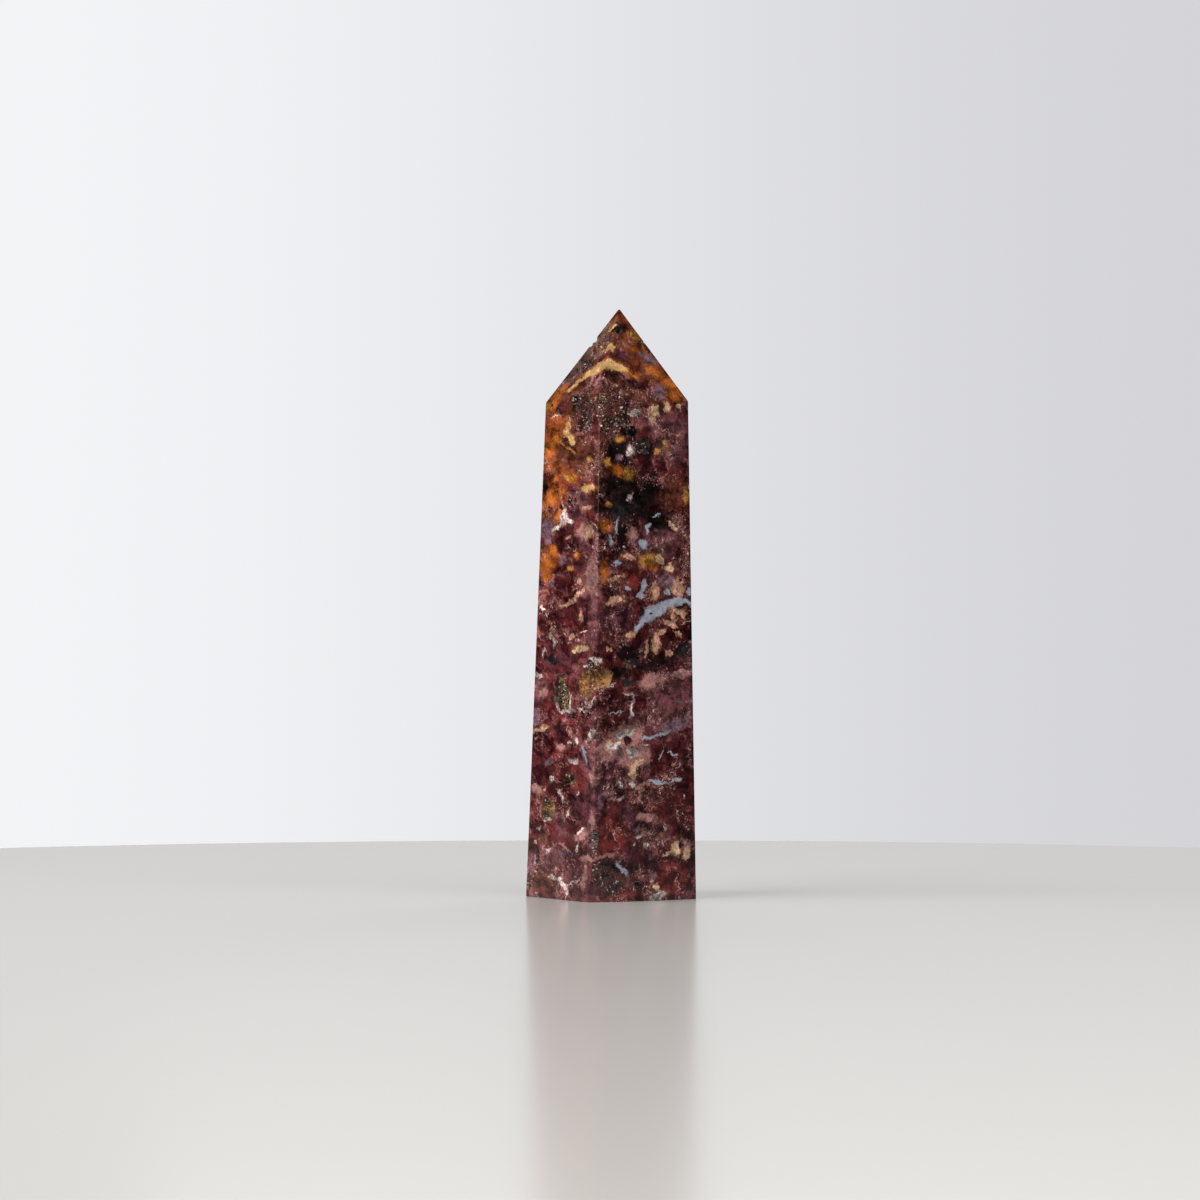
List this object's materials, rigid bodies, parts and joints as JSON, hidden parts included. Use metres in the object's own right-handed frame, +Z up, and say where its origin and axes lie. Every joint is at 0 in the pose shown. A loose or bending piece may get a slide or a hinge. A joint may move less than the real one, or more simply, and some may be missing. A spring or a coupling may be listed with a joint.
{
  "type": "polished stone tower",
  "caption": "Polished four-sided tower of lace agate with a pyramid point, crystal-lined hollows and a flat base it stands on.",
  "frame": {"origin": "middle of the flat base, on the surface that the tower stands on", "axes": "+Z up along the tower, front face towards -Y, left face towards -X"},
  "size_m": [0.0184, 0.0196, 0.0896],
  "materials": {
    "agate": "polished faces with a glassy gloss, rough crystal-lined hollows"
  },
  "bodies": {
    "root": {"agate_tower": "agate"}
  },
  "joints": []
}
■ ■ ■ ■ ■ ■ ■
Problem requirements
Word for word, write out the data.

Output
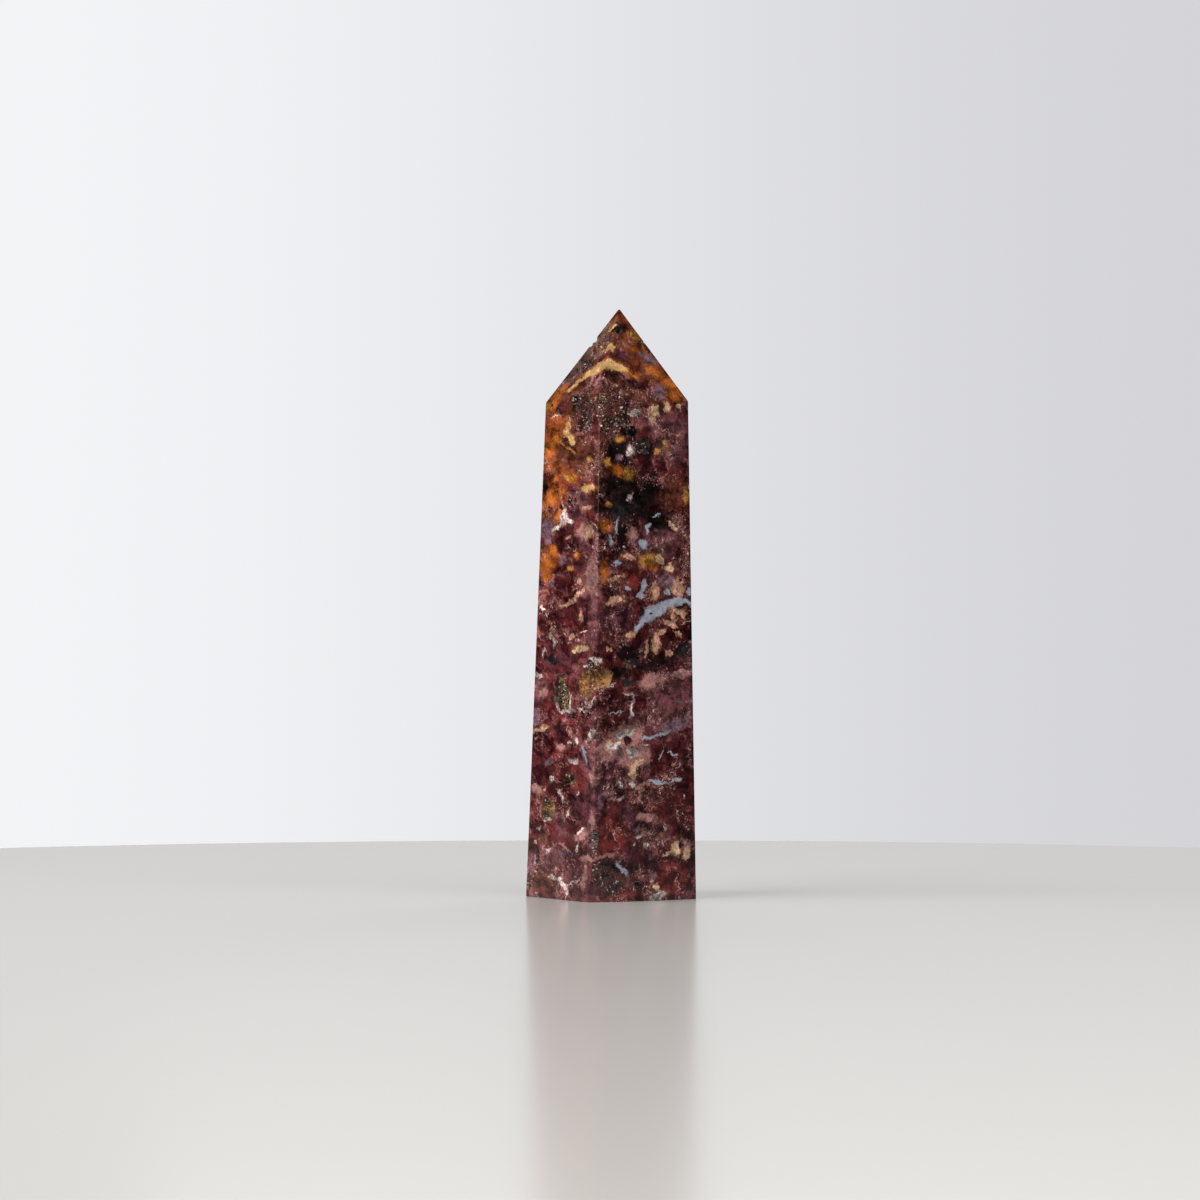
List this object's materials, rigid bodies, parts and joints as JSON, hidden parts included. Use metres in the object's own right-handed frame, +Z up, and say where its origin and axes lie. Every joint is at 0 in the pose shown. A loose or bending piece may get a slide or a hinge. A joint may move less than the real one, or more simply, and some may be missing. A spring or a coupling may be listed with a joint.
{
  "type": "polished stone tower",
  "caption": "Polished four-sided tower of lace agate with a pyramid point, crystal-lined hollows and a flat base it stands on.",
  "frame": {"origin": "middle of the flat base, on the surface that the tower stands on", "axes": "+Z up along the tower, front face towards -Y, left face towards -X"},
  "size_m": [0.0184, 0.0196, 0.0896],
  "materials": {
    "agate": "polished faces with a glassy gloss, rough crystal-lined hollows"
  },
  "bodies": {
    "root": {"agate_tower": "agate"}
  },
  "joints": []
}